La Fraternité Saint-Pie X a le devoir d’aider toutes ces âmes qui se trouvent actuellement dans la consternation et le désarroi. Tout d’abord, nous avons le devoir de leur offrir, par les faits, la certitude que la Messe tridentine ne pourra jamais disparaître de la face de la terre : il s’agit d’un signe d’espérance extrêmement nécessaire.

De plus, il faut que chacun de nous, prêtre ou fidèle, leur tende une main secourable, car celui qui n’a pas le désir de partager les biens dont il bénéficie est en réalité indigne de ces biens. C’est ainsi seulement que nous aimerons véritablement les âmes et l’Église. Car chaque âme que nous gagnerons à la croix de Notre-Seigneur, et à l’amour immense qu’il a manifesté par son Sacrifice, sera une âme véritablement gagnée à son Église, à la charité qui l’anime et qui doit être la nôtre, surtout en ce moment.
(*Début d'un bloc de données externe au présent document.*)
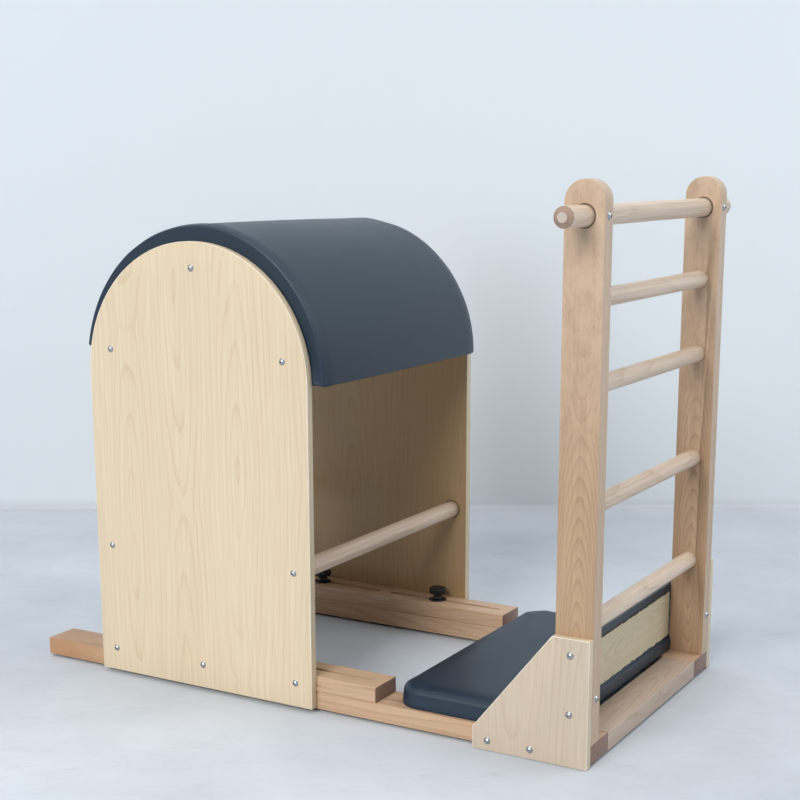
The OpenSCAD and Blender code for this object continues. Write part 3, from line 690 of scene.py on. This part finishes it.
class BARREL_OT_timber(bpy.types.Operator):
    """Makes the rails, posts, rungs and bars, with eased edges"""

    bl_idname = "barrel.timber"
    bl_label = "Rails, posts and rungs"

    def execute(self, context):
        ease = context.scene.barrel_sizes.beech_ease
        heights = [sum(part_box("rung_%d" % number), Vector()).z / 2 for number in range(1, 5)] + [BAR_Z]

        def off_holes(point):
            return all(math.hypot(point.x - BAR_X, point.z - height) > HOLE_NEAR for height in heights)

        for side in ("near", "far"):
            low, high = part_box("slotted_rail_" + side)

            def off_slots(point):
                return min(abs(point[axis] - end[axis]) for axis in (0, 1) for end in (low, high)) < 1e-4

            eased("post_" + side, ease, "post", "base", keep=off_holes)
            eased("base_rail_" + side, ease, "rail", "base", least=SHORT_RAIL)
            eased("slotted_rail_" + side, ease, "slide", "barrel", keep=off_slots, least=SHORT_SLIDE)
        eased("end_board", ease * 0.6, "board", "base", least=SHORT_RAIL)
        for node in ("rung_1", "rung_2", "rung_3", "rung_4", "front_dowel", "rear_dowel",
                     "top_batten", "front_batten", "rear_batten"):
            paint_node(node, "round")
        paint_node("top_bar", "bar")
        paint_node("barrel_shell", "shell")
        for node in ("foot_board", "kick_board", "end_board_pegs"):
            paint_node(node, "plywood")
        return {"FINISHED"}


class BARREL_OT_arch_pad(bpy.types.Operator):
    """Makes the crowned leather pad that bends over the arch"""

    bl_idname = "barrel.arch_pad"
    bl_label = "Arch pad"

    def execute(self, context):
        sizes = context.scene.barrel_sizes
        inner = SHELL_HIGH.z - ARCH_Z
        thick = COVER_HIGH.z - ARCH_Z - CROWN - inner
        half = COVER_HIGH.y
        turn = math.radians(170.5)
        run = (inner + thick / 2) * turn
        end_round, flank = 0.004, 0.036
        rise, lift, tilt = 0.0047, 0.0006, 0.0032
        bm = slab((run, 2 * half, thick), end_round, sizes.arch_round, 0.0, sizes.mesh_step, end_round)
        for vertex in bm.verts:
            angle = turn * (vertex.co.x / run + 0.5)
            across = vertex.co.y / half
            swell = rise * math.sin(angle) + lift - tilt * across + CROWN * (1 - across * across)
            over = max(abs(vertex.co.y) - (half - flank), 0.0) / flank
            radius = inner + vertex.co.z * (1 + (swell - sizes.arch_fall * over * over) / thick)
            reach, height = radius * math.cos(angle), radius * math.sin(angle)
            vertex.co = Vector((ARCH_X + reach, vertex.co.y, ARCH_Z + height))
        bmesh.ops.recalc_face_normals(bm, faces=bm.faces)
        piece = put_in_scene("arch_pad", bm, finish("leather"), None)

        def held(point):
            depth = math.hypot(point.x - ARCH_X, point.z - ARCH_Z) - inner
            return unit(1.6 - depth / 0.012)

        stuff(piece, held, sizes.puff)
        subdivide(piece)
        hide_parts("barrel_cover", "barrel_foam")
        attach(piece, "barrel")
        return {"FINISHED"}


class BARREL_OT_foot_pad(bpy.types.Operator):
    """Makes the foot pad that lies on the base rails"""

    bl_idname = "barrel.foot_pad"
    bl_label = "Foot pad"

    def execute(self, context):
        sizes = context.scene.barrel_sizes
        size = FOOT_HIGH - FOOT_LOW
        rise = size.z - CROWN
        front_round, back_round = 0.054, 0.020
        bm = slab((size.x, size.y, rise), front_round, sizes.pad_round, FOOT_EASE, sizes.mesh_step, back_round)
        centre = Vector(((FOOT_LOW.x + FOOT_HIGH.x) / 2, 0, FOOT_LOW.z))
        for vertex in bm.verts:
            u, v = vertex.co.x / size.x * 2, vertex.co.y / size.y * 2
            vertex.co.z += CROWN * max(1 - u * u, 0) * max(1 - v * v, 0) * vertex.co.z / rise
            vertex.co += centre
        piece = put_in_scene("foot_pad", bm, finish("leather"), None)

        def held(point):
            return unit(1.5 - (point.z - FOOT_LOW.z) / 0.010)

        stuff(piece, held, sizes.puff)
        subdivide(piece)
        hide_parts("foot_pad_cover", "foot_pad_foam")
        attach(piece, "base")
        return {"FINISHED"}


class BARREL_OT_kick_pad(bpy.types.Operator):
    """Makes the kick board's pad, whose leather folds over the plywood's back"""

    bl_idname = "barrel.kick_pad"
    bl_label = "Kick pad"

    def execute(self, context):
        sizes = context.scene.barrel_sizes
        size = KICK_HIGH - KICK_LOW
        rise = size.x - CROWN
        corner, fold, fold_top, leather = 0.015, 0.034, 0.018, 0.003
        bm = slab((size.z, size.y, rise), corner, sizes.kick_round, FOOT_EASE, sizes.mesh_step, corner)
        window = [f for f in bm.faces if f.normal.z < -0.9
                  and -size.z / 2 + fold < f.calc_center_median().x < size.z / 2 - fold_top
                  and abs(f.calc_center_median().y) < size.y / 2 - fold]
        inside = {v for f in window for v in f.verts}
        rim = {v for v in inside if any(f not in window for f in v.link_faces)}
        for vertex in rim:
            wave = noise.noise(vertex.co * 90), noise.noise(vertex.co * 70 + Vector((9, 0, 0)))
            vertex.co += Vector((*wave, 0)) * 0.003
        dented = bmesh.ops.extrude_face_region(bm, geom=window)
        bmesh.ops.delete(bm, geom=window, context="FACES")
        for item in dented["geom"]:
            if isinstance(item, bmesh.types.BMVert):
                item.co.z += leather
        for vertex in bm.verts:
            u, v = vertex.co.x / size.z * 2, vertex.co.y / size.y * 2
            lift = CROWN * max(1 - u * u, 0) * max(1 - v * v, 0) * vertex.co.z / rise
            high = KICK_LOW.z + size.z / 2 + vertex.co.x
            vertex.co = Vector((KICK_HIGH.x - vertex.co.z - lift, vertex.co.y, high))
        bmesh.ops.recalc_face_normals(bm, faces=bm.faces)
        piece = put_in_scene("kick_pad", bm, finish("leather"), None)

        def held(point):
            return unit(1.5 - (KICK_HIGH.x - point.x) / 0.010)

        stuff(piece, held, sizes.puff)
        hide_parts("kick_pad_cover", "kick_pad_foam")
        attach(piece, "base")
        self.add_roll()
        return {"FINISHED"}

    def add_roll(self):
        """The gathered leather along the foot of the kick board's back."""
        half = POST_LOW.y - 0.001
        thick, tall, steps = 0.0030, 0.0150, 90
        bm = bmesh.new()
        upright = Matrix.Rotation(math.radians(90), 4, "X")
        ring = bmesh.ops.create_circle(bm, segments=20, radius=1.0, matrix=upright)
        for vertex in ring["verts"]:
            vertex.co = Vector((vertex.co.x * thick, -half, vertex.co.z * tall))
        edges = list(bm.edges)
        for _ in range(steps):
            made = bmesh.ops.extrude_edge_only(bm, edges=edges)["geom"]
            edges = [g for g in made if isinstance(g, bmesh.types.BMEdge)]
            verts = [g for g in made if isinstance(g, bmesh.types.BMVert)]
            bmesh.ops.translate(bm, verts=verts, vec=(0, 2 * half / steps, 0))
        bmesh.ops.holes_fill(bm, edges=bm.edges, sides=0)
        for vertex in bm.verts:
            fuller = 1 + 0.25 * noise.noise(Vector((vertex.co.y * 28, vertex.co.z * 60, 2.0)))
            taller = 1 + 0.1 * noise.noise(Vector((vertex.co.y * 22, 0, 5.0)))
            vertex.co.x = KICK_HIGH.x + 0.0014 + vertex.co.x * fuller
            vertex.co.z = KICK_LOW.z + 0.0165 + vertex.co.z * taller
        bmesh.ops.recalc_face_normals(bm, faces=bm.faces)
        piece = put_in_scene("kick_pad_roll", bm, finish("leather"), 60.0)
        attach(piece, "base")


class BARREL_OT_clamps(bpy.types.Operator):
    """Makes the four lobed clamp knobs with their washers"""

    bl_idname = "barrel.clamps"
    bl_label = "Clamp knobs"

    def execute(self, context):
        for number in range(1, 5):
            self.add_knob(number, *self.room(*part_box("clamp_knob_%d" % number)))
            self.add_washer(number, *self.room(*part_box("clamp_washer_%d" % number)))
            paint_node("clamp_stud_%d" % number, "stud")
        return {"FINISHED"}

    def room(self, low, high):
        """The middle of the foot, the radius and the height of a round piece."""
        centre = (low + high) / 2
        centre.z = low.z
        return centre, (high.x - low.x) / 2, high.z - low.z

    def turned(self, profile, segments, shape):
        """A closed turned shape from rings of radius and height, each point moved by shape."""
        bm = bmesh.new()
        verts = [bm.verts.new((radius, 0, height)) for radius, height in profile]
        edges = [bm.edges.new(pair) for pair in zip(verts, verts[1:])]
        bmesh.ops.spin(bm, geom=verts + edges, cent=(0, 0, 0), axis=(0, 0, 1), angle=2 * math.pi,
                       steps=segments, use_merge=True)
        bmesh.ops.remove_doubles(bm, verts=bm.verts, dist=1e-6)
        for vertex in bm.verts:
            vertex.co = shape(vertex.co)
        bmesh.ops.recalc_face_normals(bm, faces=bm.faces)
        return bm

    def add_knob(self, number, centre, radius, height):
        """A knob with a waisted neck and a head with eight lobes."""
        head = height * 0.42
        lobes, lobe_depth, plain = 8, 0.0022, 0.013
        profile = [(0, 0), (0.0115, 0), (0.0125, 0.001), (0.0108, 0.0030), (0.0098, 0.0065),
                   (0.0104, head - 0.001), (radius - 0.004, head), (radius - 0.001, head + 0.0012),
                   (radius, head + 0.0032), (radius, height - 0.0042), (radius - 0.0012, height - 0.0016),
                   (radius - 0.0045, height - 0.0002), (radius * 0.5, height), (radius * 0.30, height - 0.0006),
                   (0, height - 0.0008)]

        def lobed(point):
            far = math.hypot(point.x, point.y)
            if far < plain or point.z < head - 0.0005:
                return point + centre
            turn = math.atan2(point.y, point.x)
            dip = max(-math.cos(lobes * turn), 0.0) ** 2 * lobe_depth * min((far - plain) / 0.005, 1.0)
            shrink = (far - dip) / far
            return Vector((point.x * shrink, point.y * shrink, point.z)) + centre

        piece = put_in_scene("knob_%d" % number, self.turned(profile, 96, lobed), finish("plastic"), 40.0)
        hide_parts("clamp_knob_%d" % number)
        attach(piece, "knob_%d" % number)

    def add_washer(self, number, centre, radius, height):
        """A washer with a rounded top edge."""
        bore = 0.0044
        profile = [(bore, 0), (radius - 0.0008, 0), (radius, 0.0008), (radius, height - 0.0016),
                   (radius - 0.0012, height - 0.0004), (radius - 0.003, height), (bore, height), (bore, 0)]
        bm = self.turned(profile, 72, lambda point: point + centre)
        piece = put_in_scene("washer_%d" % number, bm, finish("plastic"), 40.0)
        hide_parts("clamp_washer_%d" % number)
        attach(piece, "washer_%d" % number)


class BARREL_OT_fittings(bpy.types.Operator):
    """Gives the screws, inserts and feet their finishes"""

    bl_idname = "barrel.fittings"
    bl_label = "Screws, inserts and feet"

    def execute(self, context):
        for node in ("top_bar_screws", "gusset_screws_near", "gusset_screws_far", "foot_board_screws",
                     "kick_board_screws", "panel_screws_near", "panel_screws_far"):
            paint_node(node, "screw")
        paint_node("rail_inserts", "brass")
        paint_node("feet", "rubber")
        return {"FINISHED"}


class BARREL_PT_sidebar(bpy.types.Panel):
    """Lists the barrel's pieces and settings"""

    bl_label = "Ladder barrel"
    bl_idname = "BARREL_PT_sidebar"
    bl_space_type = "VIEW_3D"
    bl_region_type = "UI"
    bl_category = "Barrel"

    def draw(self, context):
        for group in (context.scene.barrel_sizes, context.scene.barrel_tones):
            box = self.layout.box()
            for key in group.__annotations__:
                box.prop(group, key)
        for operator in OPERATORS:
            self.layout.operator(operator.bl_idname)


OPERATORS = (
    BARREL_OT_stage, BARREL_OT_panels, BARREL_OT_timber, BARREL_OT_arch_pad, BARREL_OT_foot_pad,
    BARREL_OT_kick_pad, BARREL_OT_clamps, BARREL_OT_fittings,
)
CLASSES = (BarrelTones, BarrelSizes) + OPERATORS + (BARREL_PT_sidebar,)


def register():
    for item in CLASSES:
        bpy.utils.register_class(item)
    bpy.types.Scene.barrel_tones = bpy.props.PointerProperty(type=BarrelTones)
    bpy.types.Scene.barrel_sizes = bpy.props.PointerProperty(type=BarrelSizes)


def unregister():
    del bpy.types.Scene.barrel_sizes
    del bpy.types.Scene.barrel_tones
    for item in reversed(CLASSES):
        bpy.utils.unregister_class(item)


def main():
    """Registers the add-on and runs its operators."""
    register()
    for operator in OPERATORS:
        group, name = operator.bl_idname.split(".")
        getattr(getattr(bpy.ops, group), name)()


if __name__ == "__main__":
    main()
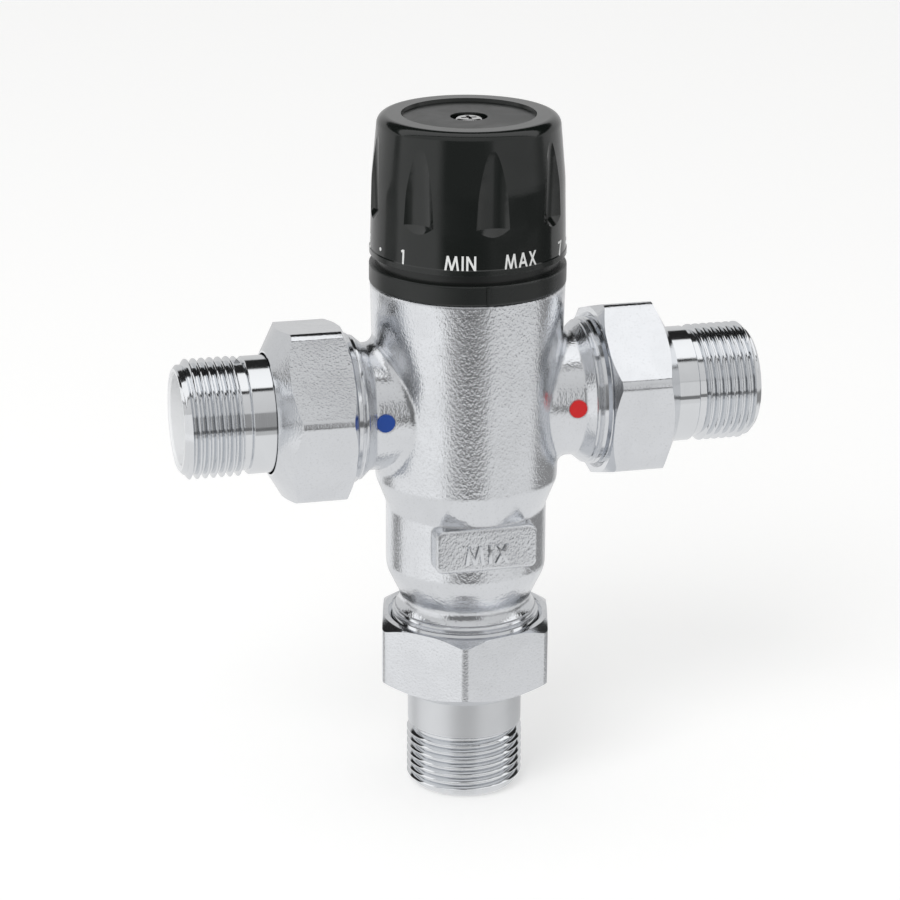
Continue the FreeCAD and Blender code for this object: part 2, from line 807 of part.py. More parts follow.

C’est à la Mère des douleurs que nous confions ces intentions, c’est à elle que nous adressons nos prières, puisque personne mieux qu’elle n’a pénétré le mystère du sacrifice de Notre-Seigneur et de sa victoire sur la Croix. Personne mieux qu’elle n’a été aussi intimement associé à sa souffrance et à son triomphe. C’est entre ses mains que Notre-Seigneur a placé l’Église entière, c’est donc bien à elle qu’a été confié ce que l’Église a de plus précieux : le testament de Notre-Seigneur, le saint sacrifice de la Messe.

Menzingen, le 22 juillet 2021,
En la fête de sainte Marie-Madeleine,
Don Davide Pagliarani, Supérieur général.